- INPUT -
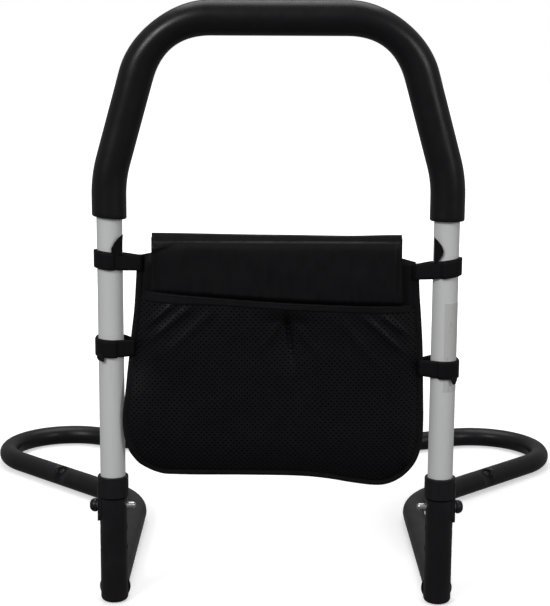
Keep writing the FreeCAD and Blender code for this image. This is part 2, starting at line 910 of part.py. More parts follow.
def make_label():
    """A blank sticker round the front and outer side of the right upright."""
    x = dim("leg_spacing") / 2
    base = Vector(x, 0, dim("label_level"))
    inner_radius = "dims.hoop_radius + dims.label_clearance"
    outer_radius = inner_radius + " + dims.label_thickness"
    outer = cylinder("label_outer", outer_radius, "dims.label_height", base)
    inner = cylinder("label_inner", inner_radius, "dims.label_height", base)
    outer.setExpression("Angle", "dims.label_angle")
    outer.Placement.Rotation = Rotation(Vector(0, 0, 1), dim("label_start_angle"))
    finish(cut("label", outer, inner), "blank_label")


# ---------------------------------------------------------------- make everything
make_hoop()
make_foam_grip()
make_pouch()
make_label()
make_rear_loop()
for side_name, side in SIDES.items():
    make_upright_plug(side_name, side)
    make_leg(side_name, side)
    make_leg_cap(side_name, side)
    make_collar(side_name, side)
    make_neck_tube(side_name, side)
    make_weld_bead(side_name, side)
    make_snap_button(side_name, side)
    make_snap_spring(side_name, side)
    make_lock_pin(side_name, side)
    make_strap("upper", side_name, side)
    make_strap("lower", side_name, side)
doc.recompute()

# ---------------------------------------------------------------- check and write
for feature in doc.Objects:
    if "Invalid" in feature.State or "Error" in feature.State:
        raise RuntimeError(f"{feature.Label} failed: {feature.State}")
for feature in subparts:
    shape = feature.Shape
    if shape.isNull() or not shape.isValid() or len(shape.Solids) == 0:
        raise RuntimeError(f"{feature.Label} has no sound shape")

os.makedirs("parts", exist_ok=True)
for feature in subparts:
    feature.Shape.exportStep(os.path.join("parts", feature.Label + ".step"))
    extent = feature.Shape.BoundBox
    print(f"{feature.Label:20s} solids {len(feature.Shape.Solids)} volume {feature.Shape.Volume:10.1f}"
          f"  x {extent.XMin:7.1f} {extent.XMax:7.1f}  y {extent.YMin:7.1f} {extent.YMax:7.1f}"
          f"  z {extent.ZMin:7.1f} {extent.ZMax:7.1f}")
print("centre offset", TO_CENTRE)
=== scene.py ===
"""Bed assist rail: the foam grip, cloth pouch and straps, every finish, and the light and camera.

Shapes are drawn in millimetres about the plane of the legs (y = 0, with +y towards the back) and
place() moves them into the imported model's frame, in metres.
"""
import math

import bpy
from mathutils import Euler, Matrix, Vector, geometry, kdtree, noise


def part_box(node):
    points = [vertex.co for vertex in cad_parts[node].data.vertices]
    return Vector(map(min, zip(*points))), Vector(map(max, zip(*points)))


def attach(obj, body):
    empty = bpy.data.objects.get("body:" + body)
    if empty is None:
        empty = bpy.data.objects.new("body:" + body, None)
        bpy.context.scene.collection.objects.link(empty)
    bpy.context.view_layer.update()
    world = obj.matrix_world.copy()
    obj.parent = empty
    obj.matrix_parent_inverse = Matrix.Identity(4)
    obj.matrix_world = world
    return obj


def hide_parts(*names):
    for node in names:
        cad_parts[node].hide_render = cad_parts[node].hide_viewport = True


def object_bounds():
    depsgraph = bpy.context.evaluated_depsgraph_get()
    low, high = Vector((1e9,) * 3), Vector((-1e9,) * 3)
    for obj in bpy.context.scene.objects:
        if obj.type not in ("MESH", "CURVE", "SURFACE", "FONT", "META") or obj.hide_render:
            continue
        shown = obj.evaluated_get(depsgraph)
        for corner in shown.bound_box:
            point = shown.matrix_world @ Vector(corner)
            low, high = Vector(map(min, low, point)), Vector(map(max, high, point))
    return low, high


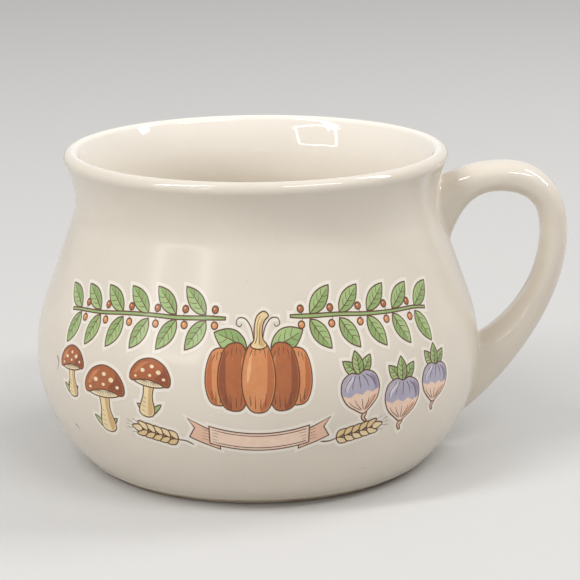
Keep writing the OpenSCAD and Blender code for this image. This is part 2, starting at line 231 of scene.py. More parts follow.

- YOUR GOAL -
Nothing should be left out: return all of the records exactly.

- FINISHED TASK -
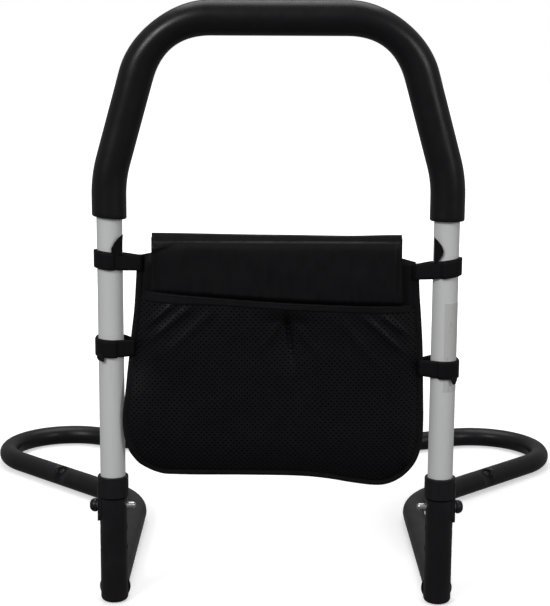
Keep writing the FreeCAD and Blender code for this image. This is part 2, starting at line 910 of part.py. More parts follow.
def make_label():
    """A blank sticker round the front and outer side of the right upright."""
    x = dim("leg_spacing") / 2
    base = Vector(x, 0, dim("label_level"))
    inner_radius = "dims.hoop_radius + dims.label_clearance"
    outer_radius = inner_radius + " + dims.label_thickness"
    outer = cylinder("label_outer", outer_radius, "dims.label_height", base)
    inner = cylinder("label_inner", inner_radius, "dims.label_height", base)
    outer.setExpression("Angle", "dims.label_angle")
    outer.Placement.Rotation = Rotation(Vector(0, 0, 1), dim("label_start_angle"))
    finish(cut("label", outer, inner), "blank_label")


# ---------------------------------------------------------------- make everything
make_hoop()
make_foam_grip()
make_pouch()
make_label()
make_rear_loop()
for side_name, side in SIDES.items():
    make_upright_plug(side_name, side)
    make_leg(side_name, side)
    make_leg_cap(side_name, side)
    make_collar(side_name, side)
    make_neck_tube(side_name, side)
    make_weld_bead(side_name, side)
    make_snap_button(side_name, side)
    make_snap_spring(side_name, side)
    make_lock_pin(side_name, side)
    make_strap("upper", side_name, side)
    make_strap("lower", side_name, side)
doc.recompute()

# ---------------------------------------------------------------- check and write
for feature in doc.Objects:
    if "Invalid" in feature.State or "Error" in feature.State:
        raise RuntimeError(f"{feature.Label} failed: {feature.State}")
for feature in subparts:
    shape = feature.Shape
    if shape.isNull() or not shape.isValid() or len(shape.Solids) == 0:
        raise RuntimeError(f"{feature.Label} has no sound shape")

os.makedirs("parts", exist_ok=True)
for feature in subparts:
    feature.Shape.exportStep(os.path.join("parts", feature.Label + ".step"))
    extent = feature.Shape.BoundBox
    print(f"{feature.Label:20s} solids {len(feature.Shape.Solids)} volume {feature.Shape.Volume:10.1f}"
          f"  x {extent.XMin:7.1f} {extent.XMax:7.1f}  y {extent.YMin:7.1f} {extent.YMax:7.1f}"
          f"  z {extent.ZMin:7.1f} {extent.ZMax:7.1f}")
print("centre offset", TO_CENTRE)
=== scene.py ===
"""Bed assist rail: the foam grip, cloth pouch and straps, every finish, and the light and camera.

Shapes are drawn in millimetres about the plane of the legs (y = 0, with +y towards the back) and
place() moves them into the imported model's frame, in metres.
"""
import math

import bpy
from mathutils import Euler, Matrix, Vector, geometry, kdtree, noise


def part_box(node):
    points = [vertex.co for vertex in cad_parts[node].data.vertices]
    return Vector(map(min, zip(*points))), Vector(map(max, zip(*points)))


def attach(obj, body):
    empty = bpy.data.objects.get("body:" + body)
    if empty is None:
        empty = bpy.data.objects.new("body:" + body, None)
        bpy.context.scene.collection.objects.link(empty)
    bpy.context.view_layer.update()
    world = obj.matrix_world.copy()
    obj.parent = empty
    obj.matrix_parent_inverse = Matrix.Identity(4)
    obj.matrix_world = world
    return obj


def hide_parts(*names):
    for node in names:
        cad_parts[node].hide_render = cad_parts[node].hide_viewport = True


def object_bounds():
    depsgraph = bpy.context.evaluated_depsgraph_get()
    low, high = Vector((1e9,) * 3), Vector((-1e9,) * 3)
    for obj in bpy.context.scene.objects:
        if obj.type not in ("MESH", "CURVE", "SURFACE", "FONT", "META") or obj.hide_render:
            continue
        shown = obj.evaluated_get(depsgraph)
        for corner in shown.bound_box:
            point = shown.matrix_world @ Vector(corner)
            low, high = Vector(map(min, low, point)), Vector(map(max, high, point))
    return low, high


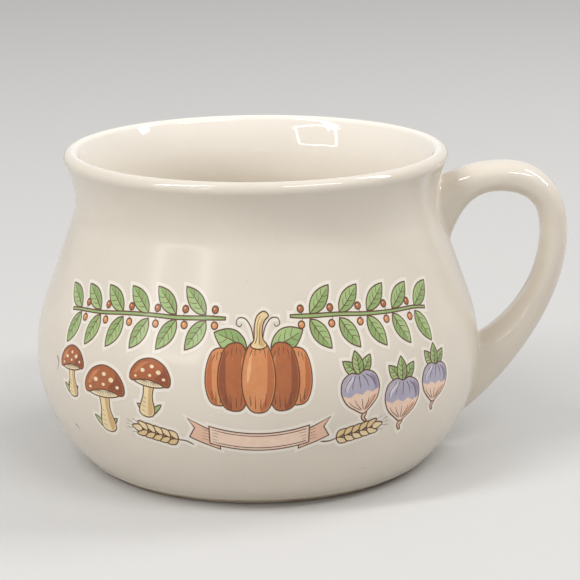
Keep writing the OpenSCAD and Blender code for this image. This is part 2, starting at line 231 of scene.py. More parts follow.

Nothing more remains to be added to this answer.